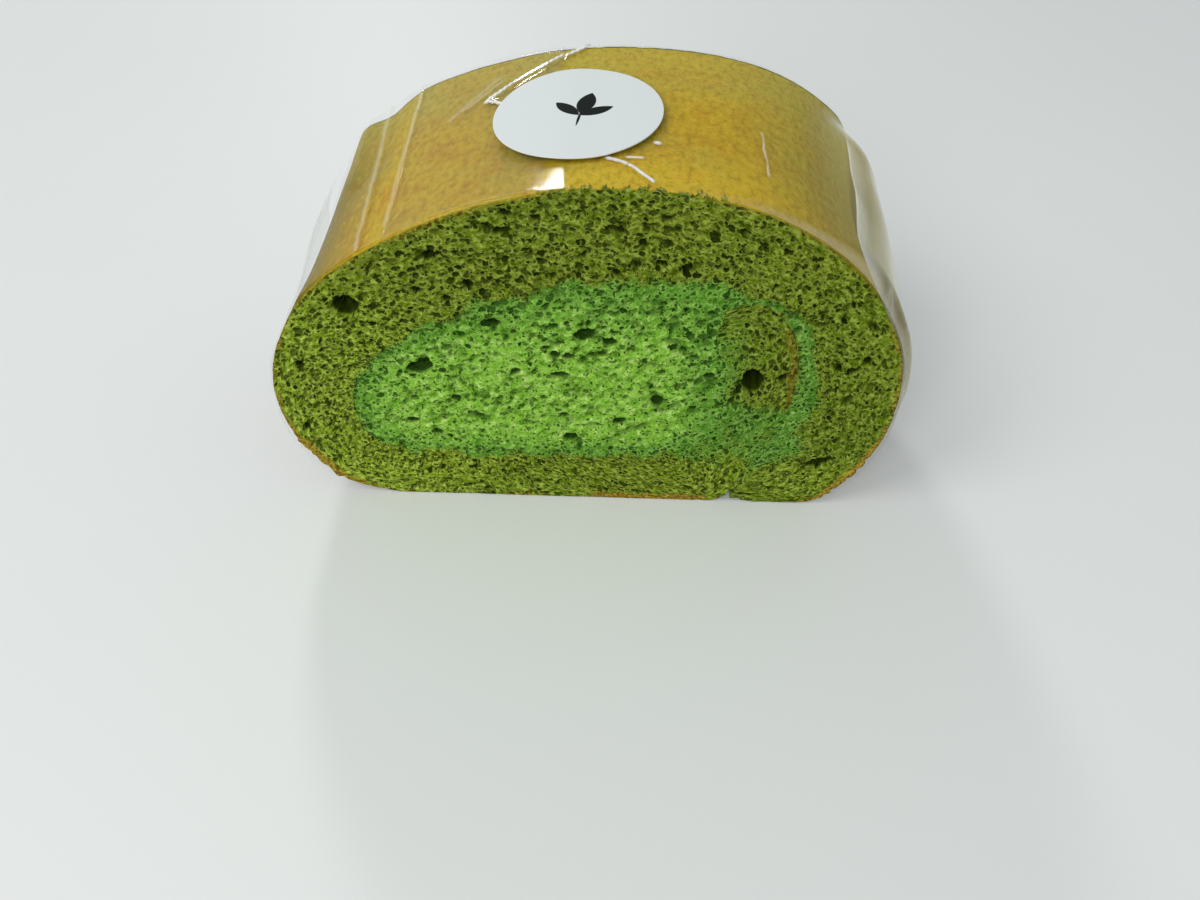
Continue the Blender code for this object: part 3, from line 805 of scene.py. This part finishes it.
def cut_face(f, flow, middle):
    """Colour and height of a cut face: open crumb, yellow-green or emerald, with dark pores and pale walls.

    flow is a place in millimetres with its first measure along the grain, and middle goes to 1 in the airy
    middle of the cream.
    """
    place, across, up = f.section()
    pit, green, loose = f.read("pit"), f.read("green"), f.read("open")
    wavy = f.shift(flow, f.noise(flow, 0.8, 1.0, out="Color"), 0.9)
    wavy = f.shift(wavy, f.noise(flow, 2.6, 1.0, out="Color"), 0.34)
    patch = f.noise(place, 0.28, 2.0)
    broad = f.noise(place, 0.11, 3.0)
    grain = f.noise(f.scale(wavy, (0.7, 1.0, 1.0)), 1.5, 5.0, 0.66)
    wide = loose * patch.rise(0.22, 0.6)
    left = (1 - across.rise(-36.0, -8.0)) * (1 - up.rise(36.0, 52.0))
    low = 1 - up.rise(9.0, 15.0)
    large, large_bowl, large_rim = f.pores(f.scale(wavy, (0.66, 1.0, 0.8)), 0.95, 0.52,
                                           wide * (1 - 0.3 * middle))
    small, small_bowl, small_rim = f.pores(f.shift(wavy, (3.7, 1.9, 5.3), 1.0), 1.35, 0.46,
                                           (1 - 0.25 * wide + 0.25 * left.most(low)) * (1 - 0.45 * middle))
    hole = large.most(0.95 * small)
    bowl = large_bowl.most(0.6 * small_bowl)
    rim = large_rim.most(0.8 * small_rim) * (1 - hole)

    crumb = f.layers((0.150, 0.252, 0.008), (broad.rise(0.35, 0.65), (0.195, 0.280, 0.012)),
                     (up.rise(38.0, 54.0) * 0.6, (0.190, 0.250, 0.012)), (left * 0.6, (0.270, 0.400, 0.016)),
                     (1 - grain.rise(0.36, 0.50), (0.060, 0.105, 0.002)),
                     (grain.rise(0.49, 0.63) * 0.85, f.mix(left, (0.47, 0.58, 0.090), (0.58, 0.75, 0.130))),
                     (0.45 * rim, (0.48, 0.59, 0.090)))
    tone = f.mix(low.most(0.5 * left), (0.76, 0.77, 0.76), (1.0, 1.0, 1.0))
    crumb = f.mix(1.0, crumb, tone, "MULTIPLY")
    streak = f.noise(f.scale(wavy, (0.8, 1.0, 1.0)), 1.0, 5.0, 0.72)
    cream = f.layers((0.105, 0.285, 0.026), (across.rise(20.0, 26.0), (0.085, 0.225, 0.022)),
                     (middle, (0.300, 0.640, 0.056)),
                     (0.85 - 0.85 * streak.rise(0.34, 0.49), (0.040, 0.170, 0.001)),
                     (streak.rise(0.50, 0.64) * (0.25 + 0.7 * middle), (0.64, 0.93, 0.240)),
                     (0.4 * rim, (0.44, 0.78, 0.130)))
    colour = f.mix(green, crumb, cream)
    dark = (0.95 * hole).most(pit.rise(0.10, 0.95) * 0.9).most(pit.rise(2.0, 5.0))
    bottom = f.mix(green, (0.010, 0.020, 0.0005), (0.008, 0.055, 0.002))
    colour = f.mix(dark, colour, f.mix(pit.rise(2.0, 5.0), bottom, (0.001, 0.004, 0.001)))
    height = (1 - bowl) * 1.4 + 0.9 * grain + 1.5 * streak * middle - 1.8
    return colour, height


def crumb_finish():
    """Cut crumb with a brown line along its edge, and the golden crust under the film.

    The crust is paler at the back, brighter on top at the front, and darker at both sides and low down. On
    top green crumbs with a dark edge are dragged over it by a few millimetres.
    """
    f = Finish("crumb and crust", Roughness=0.9, Specular_IOR_Level=0.03)
    place, across, up = f.section()
    brown_line, to_crust, sheet = f.read("brown"), f.read("to_crust"), f.read("sheet", out="Vector")
    back = f.split(sheet)[2]
    colour, height = cut_face(f, sheet, 0.0)

    grain = f.noise(place, 2.0, 4.0, 0.65)
    brown = f.mix(grain.rise(0.38, 0.62), (0.20, 0.100, 0.007), (0.56, 0.390, 0.050))
    bright = across.rise(-10.0, 2.0) * (1 - across.rise(20.0, 34.0)) * (1 - back.rise(3.0, 14.0))
    mottle = f.noise(f.scale(sheet, (1.0, 1.0, 0.6)), 1.1, 6.0, 0.66)
    lower = up - 5.0 * across.rise(30.0, 44.0)
    gold = f.layers((0.60, 0.400, 0.012), (f.noise(sheet, 0.05, 2.0).rise(0.35, 0.65), (0.50, 0.390, 0.036)),
                    (0.6 * f.noise(sheet, 0.16, 4.0, 0.6).rise(0.42, 0.66), (0.54, 0.280, 0.006)),
                    (across.rise(14.0, 46.0) * 0.75, (0.36, 0.310, 0.030)),
                    ((1 - across.rise(-42.0, -26.0)) * 0.9, (0.125, 0.100, 0.009)),
                    (back.rise(18.0, 43.0) * 0.5, (0.56, 0.470, 0.070)),
                    (0.45 * bright, (0.80, 0.540, 0.012)),
                    (0.38 * (1 - mottle.rise(0.36, 0.53)), (0.22, 0.140, 0.006)),
                    (0.32 * mottle.rise(0.52, 0.68), (0.78, 0.590, 0.070)),
                    (0.30 * f.noise(sheet, 2.3, 4.0, 0.65).rise(0.54, 0.66), (0.17, 0.100, 0.008)),
                    ((1 - lower.rise(33.0, 43.0)) * 0.8, (0.070, 0.055, 0.005)))
    dragged = across.rise(-6.0, -2.0) * (1 - across.rise(18.0, 23.0)) * up.rise(50.0, 56.0)
    reach = back + 9.0 * f.noise(f.scale(place, (1.0, 0.25, 0.25)), 1.2, 4.0, 0.6) - 4.7
    outer = f.layers(gold, (1 - back.rise(0.1, 0.9), brown),
                     (0.7 * dragged * (1 - reach.rise(0.6, 1.0)), (0.100, 0.085, 0.006)),
                     (dragged * (1 - reach.rise(0.4, 0.6)), colour))
    inside = across.rise(26.0, 28.0) * (1 - across.rise(35.0, 37.0))
    shown = (0.85 - 0.4 * inside) * (1 - 0.4 * up.rise(14.0, 30.0) * (1 - inside))
    f.set(Base_Color=f.layers(colour, (brown_line * shown, f.mix(inside, brown, (0.20, 0.110, 0.012))),
                              (1 - to_crust.rise(-0.95, -0.05), outer)))
    skin = 0.3 * f.noise(sheet, 1.3, 3.0, 0.6)
    f.set(Normal=f.bump(height * to_crust.rise(-0.5, 0.0) + skin))
    return f.material


def cream_finish():
    """Green cream: an emerald rim, and a paler, airier and yellower middle."""
    f = Finish("green cream", Roughness=0.8, Specular_IOR_Level=0.06)
    place, across, up = f.section()
    inward = f.read("inward") + 4.5 * f.noise(place, 0.2, 3.0) - 2.2
    middle = inward.rise(0.8, 6.5) * (1 - 0.75 * up.rise(31.0, 45.0))
    middle = middle * (1 - 0.85 * across.rise(12.0, 21.0)) * (0.35 + 0.65 * across.rise(-35.0, -24.0))
    flow = f.node("ShaderNodeMapping", {"vector_type": "TEXTURE"}, Vector=place, Rotation=(0.0, -0.5, 0.0))
    colour, height = cut_face(f, flow, middle)
    f.set(Base_Color=colour, Normal=f.bump(height))
    return f.material


def film_finish():
    """Clear stiff film: a faint mirror, milky at its front lip, and hazy where it stands off the crust.

    The haze is pale on the left, takes on the crust's colour on the right, and grows as the film turns away.
    The faint creases are pale gold and the sharp ones white with crisp edges, each 0 past its width.
    """
    f = Finish("clear film", Roughness=0.06)
    away, lip, flat = f.read("away"), f.read("lip"), f.read("flat", out="Vector")
    flat = f.shift(flat, f.noise(flat, 0.35, 1.0, out="Color"), 0.6)
    across, back, _ = f.split(f.shift(flat, (-0.5, -0.5, 0.0), 0.6))

    faint = sharp = 0.0
    for *line, _, wide, white in CREASES:
        length, along, aside = beside_line(*line, across, back)
        ends = along.rise(-0.4, 0.4) * (1 - along.rise(length - 0.5, length + 0.3))
        crisp = white > CRISP
        drawn = white * ends * (1 - (aside * aside).rise(0.35 * wide ** 2 if crisp else 0.0, wide ** 2))
        faint, sharp = (faint, drawn.most(sharp)) if crisp else (drawn.most(faint), sharp)
    faint, sharp = faint * f.read("top"), sharp * f.read("top")
    slant = f.node("ShaderNodeLayerWeight", {}, Blend=0.5, out="Facing")
    right = f.split(f.place())[0].rise(-0.01, 0.01)
    mirror = 0.02 + 0.25 * slant ** 7.0
    turned = 0.90 * slant ** 11.0 * (1 - right) + (0.05 + 0.90 * slant ** 3.0) * right
    cloudy = (away * turned + 0.012 * f.read("double")).most(faint).most(0.2 * lip).most(sharp)
    polish = mirror / (mirror + cloudy)
    tint = f.layers((0.86, 0.88, 0.80), (right, (0.64, 0.57, 0.180)),
                    (faint.rise(0.0, 0.2).most(lip), (0.88, 0.79, 0.50)),
                    (sharp.rise(0.0, 0.4), (0.95, 0.96, 0.94)), (polish, (0.95, 0.97, 0.97)))
    f.set(Metallic=polish, Alpha=(mirror + cloudy).least(0.97), Base_Color=tint)
    return f.material


def seal_finish():
    """Coated white paper with a plain sprig of leaves printed in dark ink."""
    f = Finish("white paper", Roughness=0.6, Specular_IOR_Level=0.05)
    x, y, _ = f.split(f.read("place", out="Vector"))

    def leaf(across, up, turn, long, wide):
        """1 inside a leaf: where two equal circles, one each side of its rib, overlap."""
        turn = math.radians(turn)
        run = (x - across) * math.cos(turn) + (y - up) * math.sin(turn)
        aside = (y - up) * math.cos(turn) - (x - across) * math.sin(turn)
        radius = (long * long + wide * wide) / (4 * wide)
        run = run - long / 2
        offset = radius - wide / 2
        one, two = ((run * run + far * far) ** 0.5 for far in (aside - offset, aside + offset))
        return 1 - one.most(two).rise(radius - 0.06, radius + 0.06)

    sprig = 0.0
    for shape in ((0.4, -1.0, 78.0, 6.4, 2.6), (0.2, -1.4, 28.0, 5.4, 2.1), (0.2, -1.4, 132.0, 5.2, 2.1),
                  (0.0, -4.6, 84.0, 4.6, 0.4)):
        sprig = leaf(*shape).most(sprig)
    f.set(Base_Color=f.mix(sprig, (0.74, 0.79, 0.78), (0.004, 0.008, 0.007)))
    return f.material


def make_floor():
    """A broad pale ground, well past what the camera sees."""
    f = Finish("pale ground", Roughness=0.55)
    f.set(Base_Color=f.mix(f.noise(f.place(), 9.0, 4.0), (0.79, 0.815, 0.80), (0.83, 0.85, 0.835)))
    corners = 3.0 * np.array([(-1, -1, 0), (1, -1, 0), (1, 1, 0), (-1, 1, 0)])
    floor = add_mesh("ground", corners, np.array([[0, 1, 2, 3]]), f.material)


def aim(thing, at, forward, up):
    """Turns a camera or light at a place to look along forward."""
    forward = np.array(forward) / np.linalg.norm(forward)
    right = np.cross(forward, up)
    right /= np.linalg.norm(right)
    upward = np.cross(right, forward)
    thing.matrix_world = Matrix([(*row, place) for row, place in zip(zip(right, upward, -forward), at)]
                                + [(0, 0, 0, 1)])


def add_light(name, at, target, size, power, colour=(1.0, 1.0, 1.0)):
    """A rectangular lamp that faces its target."""
    light = bpy.data.lights.new(name, "AREA")
    light.shape = "RECTANGLE"
    light.size, light.size_y = size
    light.energy = power
    light.color = colour
    lamp = bpy.data.objects.new(name, light)
    bpy.context.scene.collection.objects.link(lamp)
    aim(lamp, at, np.subtract(target, at), (0.0, 0.0, 1.0))


# The photo's camera, from the middle of the slice's front base line, in millimetres and degrees
CAMERA_AT = (10.5, -102.1, 127.4)
CAMERA_DOWN, CAMERA_HEADING, CAMERA_ROLL = 48.4, 4.04, 1.48
LENS = 27.75


def make_camera():
    """Looks along its heading, tipped down and rolled, with a lens as the photo's."""
    down, heading, roll = (math.radians(angle) for angle in (CAMERA_DOWN, CAMERA_HEADING, CAMERA_ROLL))
    level = np.array([math.cos(heading), math.sin(heading), 0.0])
    ahead = np.array([-math.sin(heading), math.cos(heading), 0.0])
    forward = math.cos(down) * ahead - math.sin(down) * np.array([0.0, 0.0, 1.0])
    upward = np.cross(level, forward)
    tilted = math.sin(roll) * level + math.cos(roll) * upward
    camera = bpy.data.objects.new("camera", bpy.data.cameras.new("camera"))
    camera.data.lens = LENS
    camera.data.sensor_width = 36.0
    camera.data.clip_start = 0.01
    bpy.context.scene.collection.objects.link(camera)
    at = (np.array(CAMERA_AT) + (SHIFT, FRONT, BASE)) * MM
    aim(camera, at, forward, tilted)
    bpy.context.scene.camera = camera


def make_light():
    """A pale sky, two broad lamps from the front, and a far window that glints in the film."""
    world = bpy.data.worlds.new("soft studio")
    world.use_nodes = True
    sky = world.node_tree.nodes["Background"]
    sky.inputs["Color"].default_value = (0.93, 0.97, 1.0, 1.0)
    sky.inputs["Strength"].default_value = 0.40
    bpy.context.scene.world = world
    add_light("broad key", (-0.55, -0.30, 0.75), (0.0, 0.0, 0.03), (0.4, 0.4), 2.2, (1.0, 0.98, 0.95))
    add_light("front fill", (-0.20, -0.75, 0.60), (0.0, 0.0, 0.02), (0.5, 0.5), 4.0)
    add_light("far window", (-0.265, 0.86, 0.57), (0.0, 0.0, 0.06), (0.12, 0.16), 2.2)
    bpy.context.scene.view_settings.view_transform = "Standard"


def dress():
    """Makes every piece in its solid's place, then the ground and the light."""
    make_camera()
    sponge = make_sponge(crumb_finish())
    cream = make_cream(cream_finish())
    film = make_film(film_finish())
    seal = make_seal(seal_finish())
    for piece, node, slot in ((sponge, "sponge", "crumb"), (cream, "cream", "filling"),
                              (film, "film", "clear_film"), (seal, "seal", "paper")):
        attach(piece, "root")
        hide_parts(node)
    make_floor()
    make_light()


dress()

*What is being asked*
Please repeat word for word the lines above that run from the beginning through the line containing "and pale walls.", keeping both the first and that last line.

*Reply*
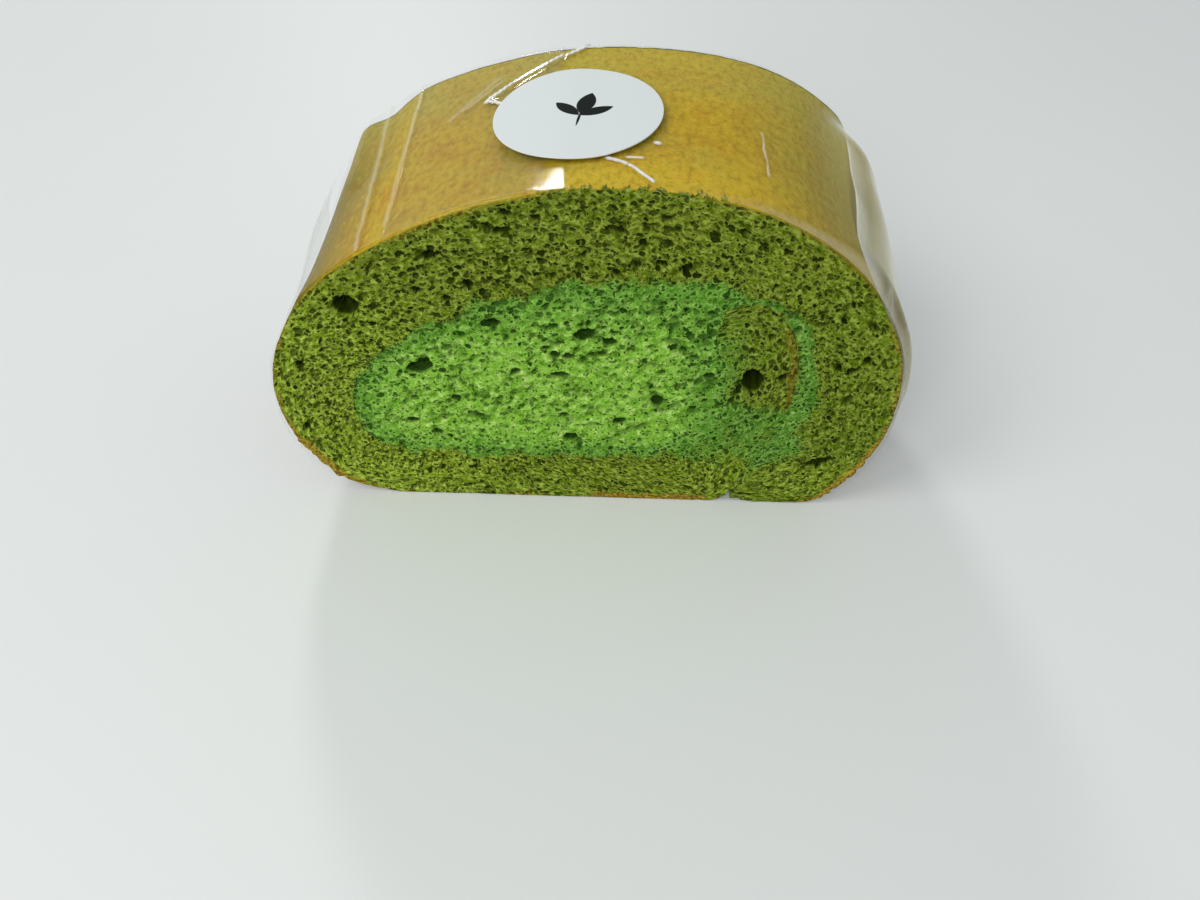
Continue the Blender code for this object: part 3, from line 805 of scene.py. This part finishes it.
def cut_face(f, flow, middle):
    """Colour and height of a cut face: open crumb, yellow-green or emerald, with dark pores and pale walls.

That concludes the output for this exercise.